My take: If your team is mostly desk-bound and you value uptime above all else, analog is still a no-brainer. If your people are mobile or you need modern collaboration tools, you'll frustrate them with analog.
Dimension 2: Upfront Cost vs. Total Cost of Ownership
This one surprised me. I assumed IP would be cheaper. After all, no expensive PBX hardware, right?
Wrong.
Here's the breakdown I've seen play out across multiple RFPs:
Analog: The hardware cost for a 50-user KX-T system runs $3,000–$6,000 depending on phone sets and line cards. Installation is straightforward. It's a one-time cost. You'll pay for maintenance contracts, but the gear lasts 10+ years. My total cost over 5 years for our last analog deployment was roughly $5,500, including one service call.
IP: The phones themselves can be cheaper (a basic SIP phone is $80–150). But you need the infrastructure. If you don't already have managed PoE switches, you're looking at a $2,000–$4,000 network upgrade. You need a PBX server (on-prem or cloud). For a cloud-hosted system like Panasonic's Workio, you pay per user per month—roughly $15–25 a month for 50 users adds up to $9,000–$15,000 over 5 years.

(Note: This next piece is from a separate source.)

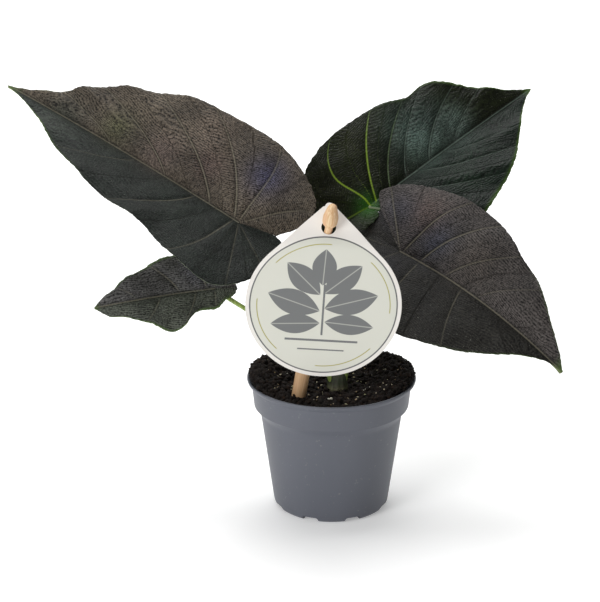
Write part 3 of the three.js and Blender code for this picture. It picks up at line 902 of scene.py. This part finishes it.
def stalk_curve(leaf, steps):
    """Points from the crown to just inside the blade, in metres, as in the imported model."""
    petiole = leaf["petiole"]
    origin, _, _, normal, _ = leaf_axes(leaf)
    angle = math.radians(petiole["side"])
    outward = Vector((math.cos(angle), math.sin(angle), 0))
    base = CROWN_PLACE + outward * CROWN_SPREAD
    base.z = CROWN_TOP - SOCKET_DEPTH
    lift = base + outward * petiole["rise"] * 0.12 * MM
    lift.z += petiole["rise"] * MM
    end = (origin - normal * (BLADE_THICKNESS + 0.2)) * MM
    approach = end + Vector(petiole["reach"]) * MM
    points = []
    for i in range(steps + 1):
        t = i / steps
        s = 1 - t
        points.append(base * s**3 + lift * 3 * s * s * t + approach * 3 * s * t * t + end * t**3)
    return points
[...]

IP wins on features. But analog wins on total cost. Usually.
The exception? If you're a fast-growing company. Analog costs are fixed by hardware. IP scales incrementally. Adding user 51 to an analog system means buying another card (another $500–$800). For IP, it's just another licence. That's a game-changer for growth-stage businesses.
Dimension 3: Deployment and Day-to-Day Management
I'll be blunt: deploying an analog Panasonic system is boring. You plug in the wires, configure extensions via a keypad (remember that?), and you're done. The training for our admin staff took maybe 30 minutes. Simple.

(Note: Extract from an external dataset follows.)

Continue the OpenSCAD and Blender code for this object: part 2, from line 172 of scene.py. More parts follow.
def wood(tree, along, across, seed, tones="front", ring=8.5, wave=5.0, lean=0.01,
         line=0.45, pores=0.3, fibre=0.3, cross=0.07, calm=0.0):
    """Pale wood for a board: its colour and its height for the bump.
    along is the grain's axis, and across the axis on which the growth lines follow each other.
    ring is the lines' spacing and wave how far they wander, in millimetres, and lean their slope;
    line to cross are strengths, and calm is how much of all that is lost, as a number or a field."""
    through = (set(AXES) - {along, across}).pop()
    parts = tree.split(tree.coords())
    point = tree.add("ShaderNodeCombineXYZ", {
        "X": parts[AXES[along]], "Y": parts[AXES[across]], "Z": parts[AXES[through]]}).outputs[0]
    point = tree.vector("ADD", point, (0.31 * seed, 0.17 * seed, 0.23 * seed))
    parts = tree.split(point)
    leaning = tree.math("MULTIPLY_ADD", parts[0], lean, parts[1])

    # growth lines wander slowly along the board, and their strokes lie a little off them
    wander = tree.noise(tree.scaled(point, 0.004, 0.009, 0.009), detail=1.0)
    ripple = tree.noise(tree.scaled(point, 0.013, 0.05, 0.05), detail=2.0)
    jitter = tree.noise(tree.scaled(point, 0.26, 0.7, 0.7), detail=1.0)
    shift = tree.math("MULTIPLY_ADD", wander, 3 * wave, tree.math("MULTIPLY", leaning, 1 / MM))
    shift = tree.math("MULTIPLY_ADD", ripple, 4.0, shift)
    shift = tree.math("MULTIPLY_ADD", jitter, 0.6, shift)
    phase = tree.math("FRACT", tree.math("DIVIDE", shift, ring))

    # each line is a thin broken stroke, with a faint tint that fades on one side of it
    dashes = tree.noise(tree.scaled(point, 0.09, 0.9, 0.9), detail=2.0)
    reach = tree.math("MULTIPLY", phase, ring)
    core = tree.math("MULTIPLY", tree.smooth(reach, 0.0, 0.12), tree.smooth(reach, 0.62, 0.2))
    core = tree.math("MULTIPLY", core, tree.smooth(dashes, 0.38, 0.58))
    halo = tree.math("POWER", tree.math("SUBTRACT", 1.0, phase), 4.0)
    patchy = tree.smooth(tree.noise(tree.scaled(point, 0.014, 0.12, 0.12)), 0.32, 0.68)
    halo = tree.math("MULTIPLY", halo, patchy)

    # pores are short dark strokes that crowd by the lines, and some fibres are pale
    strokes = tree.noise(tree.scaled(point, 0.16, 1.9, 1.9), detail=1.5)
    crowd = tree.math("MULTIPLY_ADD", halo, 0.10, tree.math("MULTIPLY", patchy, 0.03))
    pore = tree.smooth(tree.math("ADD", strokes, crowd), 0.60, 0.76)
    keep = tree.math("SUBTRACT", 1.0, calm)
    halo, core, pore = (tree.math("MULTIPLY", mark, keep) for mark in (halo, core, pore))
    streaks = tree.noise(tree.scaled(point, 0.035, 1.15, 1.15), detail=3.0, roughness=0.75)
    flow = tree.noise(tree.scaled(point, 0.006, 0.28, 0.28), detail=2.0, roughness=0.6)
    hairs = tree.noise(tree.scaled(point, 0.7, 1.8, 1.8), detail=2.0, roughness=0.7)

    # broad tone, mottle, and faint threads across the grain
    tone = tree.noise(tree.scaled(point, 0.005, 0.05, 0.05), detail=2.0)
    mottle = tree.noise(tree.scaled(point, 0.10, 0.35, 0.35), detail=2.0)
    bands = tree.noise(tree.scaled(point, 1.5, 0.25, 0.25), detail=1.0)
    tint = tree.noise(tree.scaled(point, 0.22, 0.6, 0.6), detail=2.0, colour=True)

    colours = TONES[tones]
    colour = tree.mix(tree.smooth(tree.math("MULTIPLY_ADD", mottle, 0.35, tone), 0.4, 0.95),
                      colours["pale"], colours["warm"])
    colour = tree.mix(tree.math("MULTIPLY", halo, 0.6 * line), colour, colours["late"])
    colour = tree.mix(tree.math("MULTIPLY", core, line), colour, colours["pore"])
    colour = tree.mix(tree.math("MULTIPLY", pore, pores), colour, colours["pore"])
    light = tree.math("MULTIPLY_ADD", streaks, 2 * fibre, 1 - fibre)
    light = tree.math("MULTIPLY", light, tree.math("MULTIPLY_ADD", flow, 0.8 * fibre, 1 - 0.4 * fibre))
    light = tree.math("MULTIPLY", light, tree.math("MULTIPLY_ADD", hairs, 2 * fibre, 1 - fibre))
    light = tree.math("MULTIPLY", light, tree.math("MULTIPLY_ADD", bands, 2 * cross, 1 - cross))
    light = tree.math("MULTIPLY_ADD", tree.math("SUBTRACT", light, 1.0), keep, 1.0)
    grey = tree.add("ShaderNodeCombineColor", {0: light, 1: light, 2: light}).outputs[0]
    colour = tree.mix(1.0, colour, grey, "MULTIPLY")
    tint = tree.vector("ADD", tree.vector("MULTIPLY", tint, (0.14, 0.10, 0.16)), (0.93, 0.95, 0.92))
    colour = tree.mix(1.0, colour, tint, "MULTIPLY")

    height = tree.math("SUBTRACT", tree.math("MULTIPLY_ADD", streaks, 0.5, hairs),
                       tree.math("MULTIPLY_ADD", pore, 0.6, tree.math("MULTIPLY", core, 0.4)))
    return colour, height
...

IP systems, on the other hand, require actual IT work. You need to configure VLANs, set up QoS, manage firmware updates, and troubleshoot network issues. During our first IP rollout, our network admin spent three full days on configuration. Then another day fighting with a subnet issue. The most frustrating part? You'd think a standard setup would just work, but every environment has quirks.
Is the trade-off worth it? For a tech-savvy org, yes. The flexibility you get from IP is super valuable. But if your IT team is stretched thin—or if you don't have dedicated IT—analog's simplicity is a feature in itself.
After the third time an IP phone lost its registration after a router reboot, I was ready to pull out a legacy system from storage. What finally helped was documenting every step and training a junior admin on the basic fixes.
Dimension 4: Future-Proofing (The Surprise Conclusion)
Here's where most articles would say IP wins. And maybe it does—but with a big caveat.
IP systems are software-based, which means they can be updated. You get new features via firmware upgrades. The platform evolves. That's good.
But the speed of obsolescence is brutal. How many IP phones from 2015 are still in use? Not many. They lacked features we now consider standard—like HD audio, wideband codecs, or proper integration with modern UC platforms.
Meanwhile, I have a Panasonic KX-TS from 2010 in a storage closet. Plug it into a working analog line today, and it will work perfectly. It's ugly. It lacks features. But it will not become obsolete because there's no software to deprecate.
Who wins depends on your planning horizon.
If you're planning for a 2–3 year refresh cycle? IP makes sense. If you want a system that will still work reliably in 10 years without constant maintenance? Analog is the way to go. I can only speak to what I've observed—roughly a dozen deployments across different orgs. If you're running a high-tech company, your calculus might be different.
So What Should You Choose?
Here's the practical framework I use now. It's not complicated:
- Go Analog if: Your team is primarily desk-bound, you have limited IT support, uptime is critical, or you plan to keep the system for 7+ years. This is the safe, reliable choice.
- Go IP if: Your people are mobile, you need modern features, you're growing fast, or your IT team can handle the management overhead. This is the flexible, future-friendly choice.
For our company, we ended up with a hybrid: analog for our main office where reliability matters most, and a small IP system for our remote-heavy sales team. It's not the cleanest solution, but it fits our actual needs. The cost of getting this wrong—either losing productivity from a failed feature or paying for unused capacity—is way higher than the premium for getting it right.
This worked for us, but our situation was a stable mid-size B2B firm with predictable growth. If you're dealing with a high-growth startup or an organization with dozens of locations, the equation might shift. Take it from someone who's placed 30+ phone orders: the right answer depends on the specific context. Period.